En el caso de Barack Obama, fue electo presidente en ocasión de una de las crisis financieras más importantes de los EE.UU y luego de que George W. Bush instalara sólidamente la amenaza del terrorismo islámico. Francisco I fue elegido en el cónclave vaticano como consecuencia de un hecho, si no inédito, al menos de ocurrencia cada varios siglos: la renuncia del Papa precedente.
Intuyo que en sendos contextos de elección hay aun algo por desentrañar en cuanto a los caminos y motivaciones que empujaron a ambos resultados: presidencia de Obama y papado de Francisco. O sea, ¿qué podrá significar –y sinceramente no lo sé- que ante dos situaciones extrañas e indeseadas, se elijan a personajes que tienen atributos que, hasta el momento, los hacían difícilmente elegibles en sus sociedades respectivas?

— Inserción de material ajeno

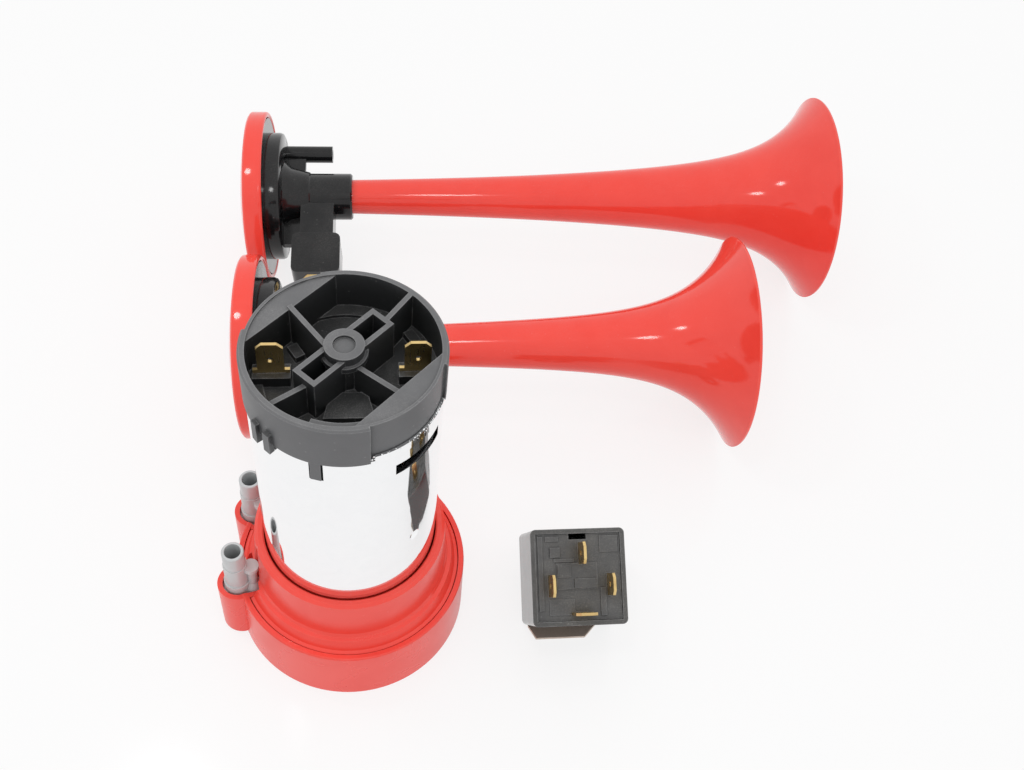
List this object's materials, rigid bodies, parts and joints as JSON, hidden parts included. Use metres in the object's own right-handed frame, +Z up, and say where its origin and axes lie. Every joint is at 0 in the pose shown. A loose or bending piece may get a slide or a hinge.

Es momento de finalizar. Comencé con una confesión y terminaré con la mención de algo que no me gustó mucho de lo que ha dicho el Papa. Algo que, como decimos por acá, no me cierra. El Papa ha hablado de la paciencia de Dios, quien no se cansa de perdonar, mientras los humanos nos cansamos de pedir perdón. Francisco I, en ese momento, enfatizó la misericordia divina y aconsejó no cansarnos de pedir perdón. Con estas reflexiones de su ángelus del 17/03/13, disiento en algunos puntos, pero lo que no me gustó fue lo que recordé: a propósito de la postura de la Iglesia durante la Segunda Guerra Mundial, el filósofo italiano Giorgio Agamben llamó la atención sobre el rasgo divino al que se apelaba: “La Iglesia Evangélica alemana declaró públicamente en un determinado momento que era ‘corresponsable ante el Dios de Misericordia del mal que nuestro pueblo ha hecho a los judíos’; pero no ha mostrado la misma prontitud para sacar la consecuencia de que esta responsabilidad no tenía que ver, en realidad, con el Dios de Misericordia, sino con el Dios de Justicia, y hubiera significado, en consecuencia, el castigo de los pastores culpables de haber justificado el antisemitismo”.
Hay otros dioses (o ideales) además del propio del amor: el de la justicia, el de la verdad, entre otros. Cada uno de estos, seguramente, exige alguna renuncia particular. Por ahora, debemos esperar a ver cómo se van combinando los diferentes deseos e ideales del Papa. Yo me quedo con las preguntas, mis antepasados dirían: Baruj Hashém.